Фамилия доктора, исписывавшей страничку за страничкой в моем скорбном листе, как некогда именовалась история болезни, была не столь уж редкой, но меня, пришедшего сюда Староконюшенным, каким годами хаживал в школу, подмывало задать один вопрос.
И я не удержался:
— Скажите, пожалуйста, среди ваших родственников не было такого — Шуры Иноземцева?
Оказывается, был некий «дядя Шура», по возрасту, пожалуй, ровня мне, но вот жил ли он в Староконюшенном, довольно молодая племянница не знает, на ее памяти он обитал далеко отсюда — в Конькове. Там и умер. Воевал, был в плену.
Я-то, как и другие выходцы из предвоенного 9-А, временами встречавшиеся до самых последних лет, думал, что Шура разделил участь Левы Барама, летчика Володи Богдановича, Володи Лобанова, Феди Пальдяева, то ли убитых, то ли пропавших без вести. Впрочем, по последней «категории» проходили и пленные.

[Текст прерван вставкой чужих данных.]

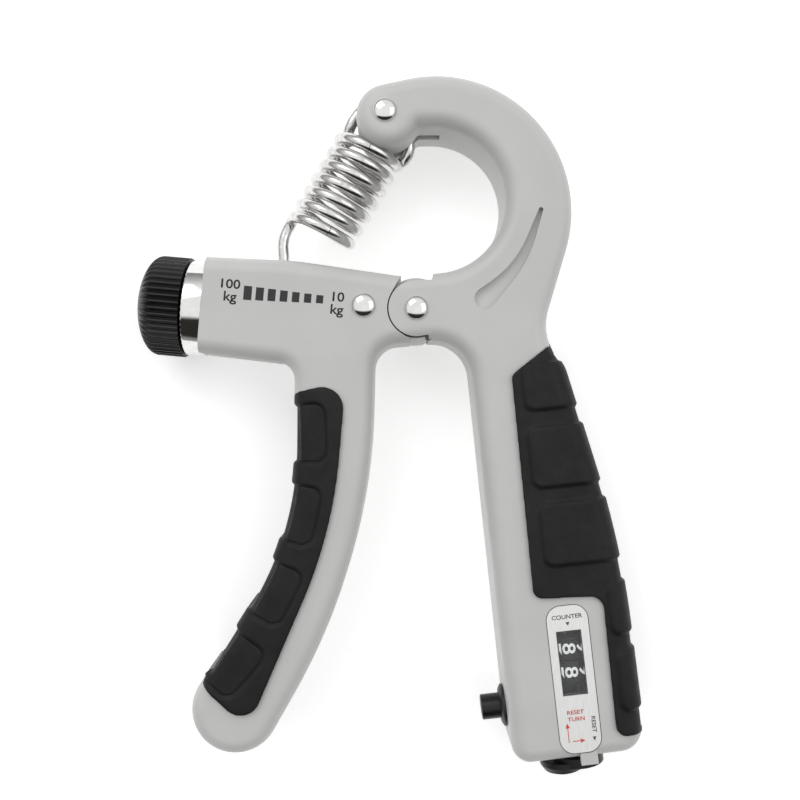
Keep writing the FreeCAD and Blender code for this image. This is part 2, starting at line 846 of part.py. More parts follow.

Не знаю, дополнит ли мой доктор ту краткую «справку», какую я от нее уже получил; узнаю ли подробности одной из миллионов горьких судеб. Тут может таиться такая давняя семейная боль, начиная с самого Шуры, конечно, не избежавшего ни печально памятных проверок, возможно, даже лагеря и «срока», который «полагался» этим несчастным людям, поголовно объявленным «изменниками родины», и как минимум — тягостного клейма во все вынюхивающих анкетах, будь они прокляты.
Бог знает, как и когда он вернулся в Москву, как и чем жил, слышал ли, знал о происходивших время от времени встречах былых питомцев нашей 59-й школы, многими из которых она гордилась, как пышно провозглашалось на этих сборищах.